Product categorization at scale
Content moderation pipelines
Data enrichment workflows
Entity extraction from unstructured data

The key principles:

Choose the right database for reads vs writes
Use async strategically
Track progress for crash recovery
Monitor costs obsessively
Optimize prompts early

Final Thoughts

Processing 10 million records with AI seemed daunting at first. But by breaking it down into smart database choices, efficient async processing, robust error handling, and careful cost monitoring, it became reliable and cost-effective.

Total investment: $1,347

Total records: 10,000,000

Cost per record: $0.0001347

The rainy Sunday coffee call turned into a 14-day adventure in building a production-grade AI pipeline.

Github Repo: https://github.com/mstfbysl/ai-clickhouse-pipeline

Top comments (3)

Alex Chen • Oct 21

Impressive cost optimization on the AI processing! The $1,500 budget for 10M records means you hit ~$0.15 per 1K API calls, which is extremely efficient.

Your architecture choice is smart—ClickHouse for reads + async Python + MongoDB for writes creates the perfect balance between speed and persistence. Most people would've thrown everything at a single database and hit bottlenecks.

Curious: did you implement any retry logic for failed AI calls? With 10M records, even a 0.1% failure rate would be 10K lost records. And how did you handle rate limiting from the AI provider?

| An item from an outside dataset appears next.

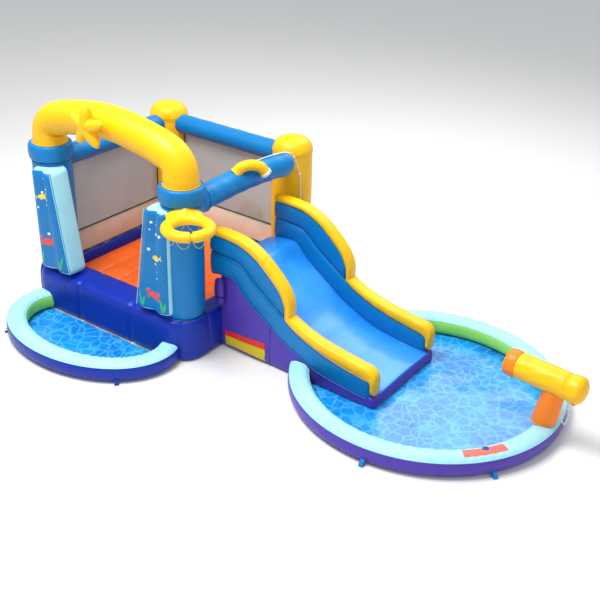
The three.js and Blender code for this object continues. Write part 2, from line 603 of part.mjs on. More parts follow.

The batch processing approach (400 concurrent requests) is the key win here. Sequential processing would've taken weeks and blown the budget on timeouts alone.

Mustafa Baysal • Oct 21

Hey Alex,

Thanks for the comment. To answer your question: yes and no. I didn’t add retry logic directly into the process, but I built a separate script that retries any failed records. You’ll find it in the “Problem 4: Failed Records Recovery” section.

Alex Chen • Oct 22

Perfect approach! Separating retry logic into a dedicated recovery script is much cleaner than inline retries. Gives you better observability and lets you tune retry strategy independently. For high-volume AI processing, this pattern scales way better than embedding retry logic in the main pipeline.